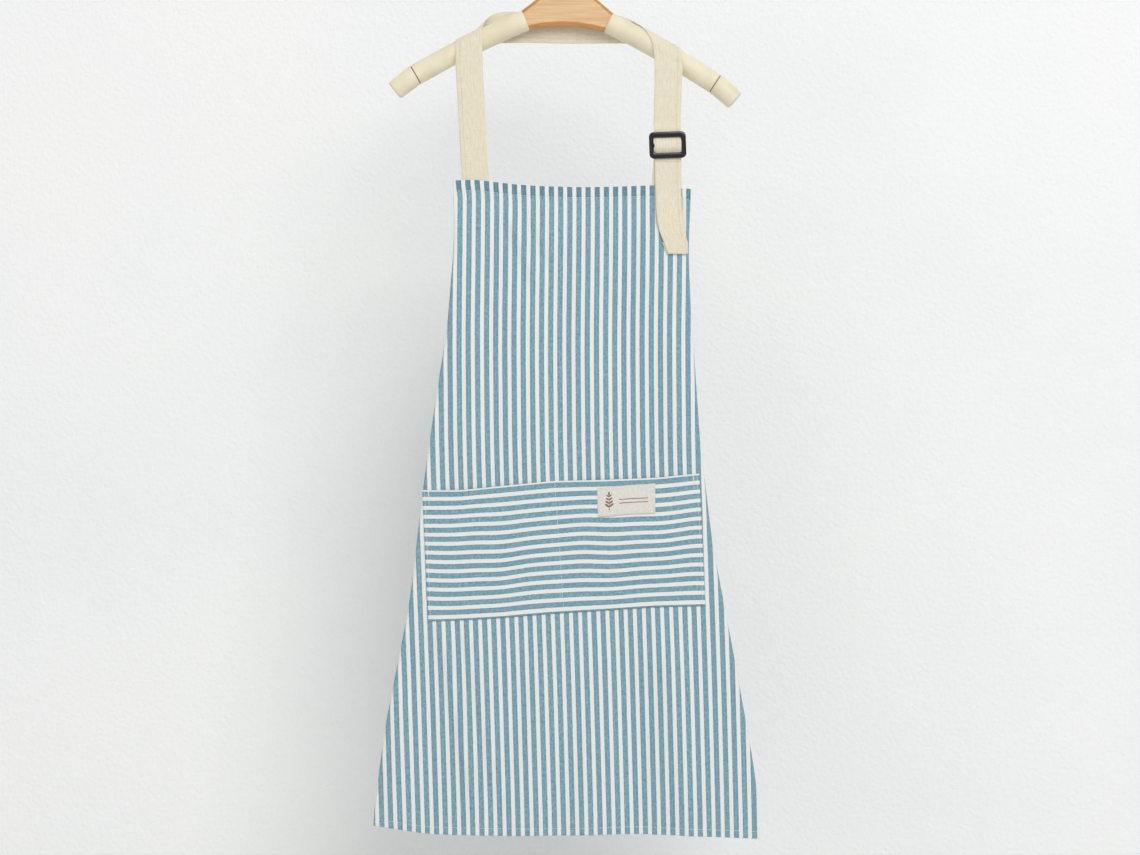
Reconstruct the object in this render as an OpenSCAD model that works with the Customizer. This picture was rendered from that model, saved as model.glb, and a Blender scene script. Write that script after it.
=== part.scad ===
// A bib apron with a neck strap, hung over a padded wooden coat hanger.
// Origin: inside top of the hook, where it sits on a rail. +X right, -Y front, +Z up.

/* [Hook] */
// Radius of the space inside the hook
hook_inner_r = 22; // [18:0.5:28]
// Diameter of the hook wire
hook_wire_d = 4; // [3:0.1:5]
// Diameter of the ball at the hook's free end
hook_ball_d = 5.6; // [5.2:0.1:7]
// Radius of the small bend between the shank and the round of the hook
hook_bend_r = 10; // [8:0.5:14]
// Angle at which the free end of the hook stops, from +X
hook_end_angle = 200; // [180:1:215]
// Straight shank between the bend and the wood
hook_neck_l = 17.5; // [10:0.5:30]
// Length of the shank inside the wood
hook_shank_l = 24; // [20:0.5:30]
// Gap between the shank and the ferrule's bore
swivel_gap = 0.05; // [0.02:0.01:0.1]

/* [Hanger] */
// Lean of the hanger on its rail, right end down
hanger_tilt = 1.7; // [-3:0.1:3]
// Thickness of the wood, front to back
wood_t = 15; // [13:0.5:18]
// Width of the bevel round the wood's faces
wood_bevel = 2.5; // [1.5:0.1:3]
// Half width of the wood where the arms begin
arm_start_x = 52.3; // [46:0.1:60]
// Drop from the top of the wood to the arms' middle line there
arm_start_drop = 51.4; // [46:0.1:58]
// Depth of the wood under its top, at the middle
wood_depth = 57; // [52:0.5:62]
// Slope of the arms where they begin
arm_slope = 24.4; // [18:0.1:30]
// Radius of the arms' gentle downward curve
arm_bend_r = 1200; // [800:10:2000]
// Diameter of the wooden arm inside the sleeve
arm_d = 14; // [11:0.5:14.5]
// Outer diameter of the padded sleeve
sleeve_d = 26.2; // [24:0.2:31]
// Length of the padded sleeve
sleeve_l = 154; // [128:1:186]
// Length of the end cap
cap_l = 33; // [28:0.5:40]
// Diameter of the end cap where it meets the sleeve
cap_d = 26.8; // [24:0.2:32]
// Diameter of the end cap at its tip
cap_tip_d = 23; // [20:0.2:26]
// Slope of the end cap
cap_slope = 40; // [32:0.5:46]

/* [Neck strap] */
// Width of the strap
strap_w = 33; // [27:0.5:40]
// Thickness of the strap
strap_t = 1.6; // [1.2:0.1:2]
// Gap between the strap and the sleeve it goes over
strap_gap = 0.6; // [0.4:0.05:1]
// Distance of each front run from the middle
strap_x = 122; // [105:1:146]
// Lower end of the strap pieces that stay on the shoulders, below the origin
shoulder_end_drop = 205; // [200:1:215]
// Middle line of the run behind the neck, below the origin
back_run_drop = 133; // [130:0.5:136]
// Half length of the straight run behind the neck
back_run_x = 86; // [80:1:88]
// Length sewn behind the top hem
sewn_l = 16; // [10:0.5:20]

/* [Buckle and tail] */
// Height of the buckle's middle above the top hem
buckle_rise = 52; // [46:0.5:62]
// Width of the slot in the buckle beyond the strap's width
buckle_slack = 1.6; // [1:0.1:3]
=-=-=
§ What you will do
Output all of the data again. Match it exactly.

§ Correct result
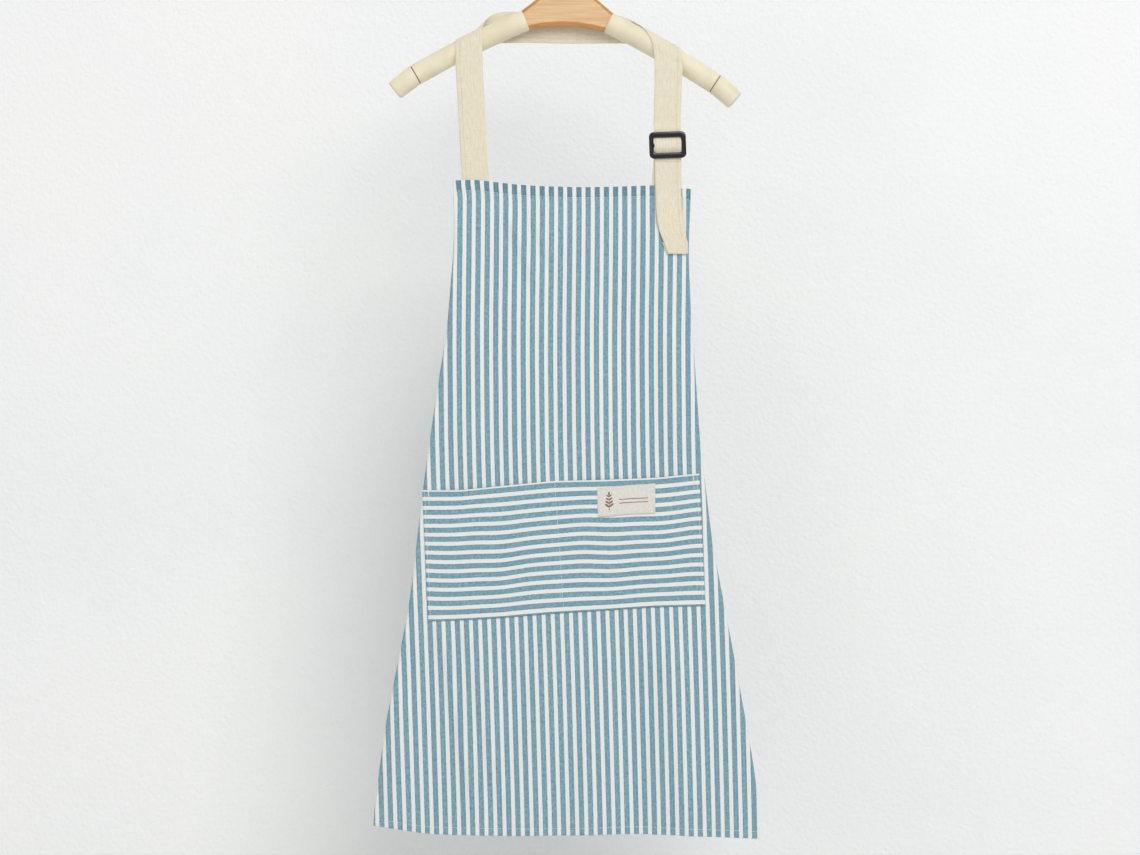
Reconstruct the object in this render as an OpenSCAD model that works with the Customizer. This picture was rendered from that model, saved as model.glb, and a Blender scene script. Write that script after it.
=== part.scad ===
// A bib apron with a neck strap, hung over a padded wooden coat hanger.
// Origin: inside top of the hook, where it sits on a rail. +X right, -Y front, +Z up.

/* [Hook] */
// Radius of the space inside the hook
hook_inner_r = 22; // [18:0.5:28]
// Diameter of the hook wire
hook_wire_d = 4; // [3:0.1:5]
// Diameter of the ball at the hook's free end
hook_ball_d = 5.6; // [5.2:0.1:7]
// Radius of the small bend between the shank and the round of the hook
hook_bend_r = 10; // [8:0.5:14]
// Angle at which the free end of the hook stops, from +X
hook_end_angle = 200; // [180:1:215]
// Straight shank between the bend and the wood
hook_neck_l = 17.5; // [10:0.5:30]
// Length of the shank inside the wood
hook_shank_l = 24; // [20:0.5:30]
// Gap between the shank and the ferrule's bore
swivel_gap = 0.05; // [0.02:0.01:0.1]

/* [Hanger] */
// Lean of the hanger on its rail, right end down
hanger_tilt = 1.7; // [-3:0.1:3]
// Thickness of the wood, front to back
wood_t = 15; // [13:0.5:18]
// Width of the bevel round the wood's faces
wood_bevel = 2.5; // [1.5:0.1:3]
// Half width of the wood where the arms begin
arm_start_x = 52.3; // [46:0.1:60]
// Drop from the top of the wood to the arms' middle line there
arm_start_drop = 51.4; // [46:0.1:58]
// Depth of the wood under its top, at the middle
wood_depth = 57; // [52:0.5:62]
// Slope of the arms where they begin
arm_slope = 24.4; // [18:0.1:30]
// Radius of the arms' gentle downward curve
arm_bend_r = 1200; // [800:10:2000]
// Diameter of the wooden arm inside the sleeve
arm_d = 14; // [11:0.5:14.5]
// Outer diameter of the padded sleeve
sleeve_d = 26.2; // [24:0.2:31]
// Length of the padded sleeve
sleeve_l = 154; // [128:1:186]
// Length of the end cap
cap_l = 33; // [28:0.5:40]
// Diameter of the end cap where it meets the sleeve
cap_d = 26.8; // [24:0.2:32]
// Diameter of the end cap at its tip
cap_tip_d = 23; // [20:0.2:26]
// Slope of the end cap
cap_slope = 40; // [32:0.5:46]

/* [Neck strap] */
// Width of the strap
strap_w = 33; // [27:0.5:40]
// Thickness of the strap
strap_t = 1.6; // [1.2:0.1:2]
// Gap between the strap and the sleeve it goes over
strap_gap = 0.6; // [0.4:0.05:1]
// Distance of each front run from the middle
strap_x = 122; // [105:1:146]
// Lower end of the strap pieces that stay on the shoulders, below the origin
shoulder_end_drop = 205; // [200:1:215]
// Middle line of the run behind the neck, below the origin
back_run_drop = 133; // [130:0.5:136]
// Half length of the straight run behind the neck
back_run_x = 86; // [80:1:88]
// Length sewn behind the top hem
sewn_l = 16; // [10:0.5:20]

/* [Buckle and tail] */
// Height of the buckle's middle above the top hem
buckle_rise = 52; // [46:0.5:62]
// Width of the slot in the buckle beyond the strap's width
buckle_slack = 1.6; // [1:0.1:3]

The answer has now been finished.